Album dei Beach Boys: 3 da ascoltare

Album dei Beach Boys: 3 da ascoltare

I Beach Boys sono una band leggendaria, noti soprattutto per il genio creativo di Brian Wilson. La loro carriera è stata lunga e articolata, ma il cuore della loro produzione più iconica si concentra tra il 1962 e il 1970. In questo articolo esploreremo 3 album dei Beach Boys da ascoltare assolutamente.

Pet Sounds (1966) – l’album dei Beach Boys più apprezzato dai fan 

Considerato universalmente uno dei dischi più influenti di tutti i tempi, Pet Sounds è l’apice creativo di Brian Wilson e il momento in cui i Beach Boys si trasformano da gruppo surf pop a veri innovatori musicali. Nato dal desiderio di superare Rubber Soul dei Beatles, l’album esplora l’insicurezza, l’amore idealizzato, la solitudine e la perdita dell’innocenza.

Le armonie vocali si fanno più dense e sofisticate, mentre l’arrangiamento sfrutta strumenti inusuali (theremin, clavicembalo, archi, campanelli, bicchieri d’acqua). Brani come God Only Knows, Don’t Talk e Caroline, No mostrano un’intimità emotiva rara nella musica pop dell’epoca, mentre brani come Wouldn’t It Be Nice e Sloop John B sono considerati dei capolavori del pop.

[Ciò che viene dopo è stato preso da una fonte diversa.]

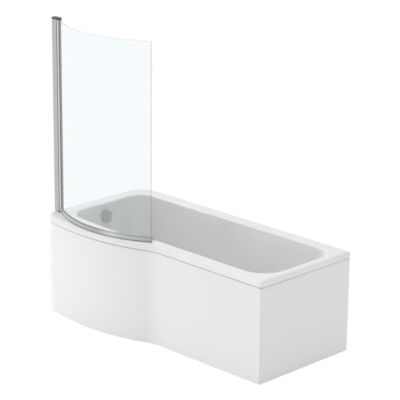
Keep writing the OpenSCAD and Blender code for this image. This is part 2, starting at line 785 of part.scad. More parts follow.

Pet Sounds è considerato per molti uno dei migliori album di tutti i tempi se non il miglior mai creato, quindi è sicuramente un album da non perdere!

Smiley Smile (1967)

Dopo il famoso crollo nervoso di Brian Wilson dopo aver ascoltato Sgt Pepper dei Beatles e l’abbandono del mastodontico progetto Smile, i Beach Boys decidono di pubblicare Smiley Smile, che raccoglie parte del materiale destinato a quell’album ma in una forma completamente diversa: più minimalista, psichedelica, casalinga,

Il disco è bizzarro, straniante, a tratti surreale. Ma è proprio in questa semplicità quasi improvvisata che Smiley Smile trova la sua forza: è un’opera stranamente meditativa. C’è spazio per il capolavoro assoluto Good Vibrations, un singolo che ha richiesto più di due anni di perfezionamento e un budget altissimo per il tempo, ma anche per gemme come Little Pad, Wind Chimes e Fall Breaks and Back to Winter, che sembrano provenire da un universo parallelo.

Non è un album facile, e all’epoca fu accolto con perplessità. Ma oggi viene riscoperto come uno dei lavori più affascinanti, coraggiosi e anticonvenzionali della band. Alcuni lo considerano l’album padre dell’alternative rock.

Surf’s Up (1971)

Molto distante dagli anni delle spiagge e delle tavole da surf, Surf’s Up segna la maturità definitiva dei Beach Boys. È un disco crepuscolare, carico di malinconia, spiritualità e critica sociale. La California del sogno giovanile ha lasciato il posto a una realtà più oscura, e i testi riflettono la crisi ecologica, il disincanto, la morte dell’innocenza e l’epoca Nixon.

Brani come Til I Die, A Day in the Life of a Tree e Disney Girls mostrano un gruppo che ha perso l’ottimismo, ma ha guadagnato profondità. Il culmine è “Surf’s Up”, suite poetica scritta da Brian Wilson per Smile e recuperata qui in tutto il suo splendore, con versi di Van Dyke Parks e un climax musicale tra i più belli del loro repertorio.

Surf’s Up è forse l’album più sottovalutato della loro discografia, ma anche uno dei più potenti: uno sguardo disilluso su un’epoca che sta finendo, e una prova che i Beach Boys erano molto più di un gruppo pop.

Speriamo che questi 3 album vi aiutino a scoprire una delle band anni ’60 più sottovalutate di tutti i tempi!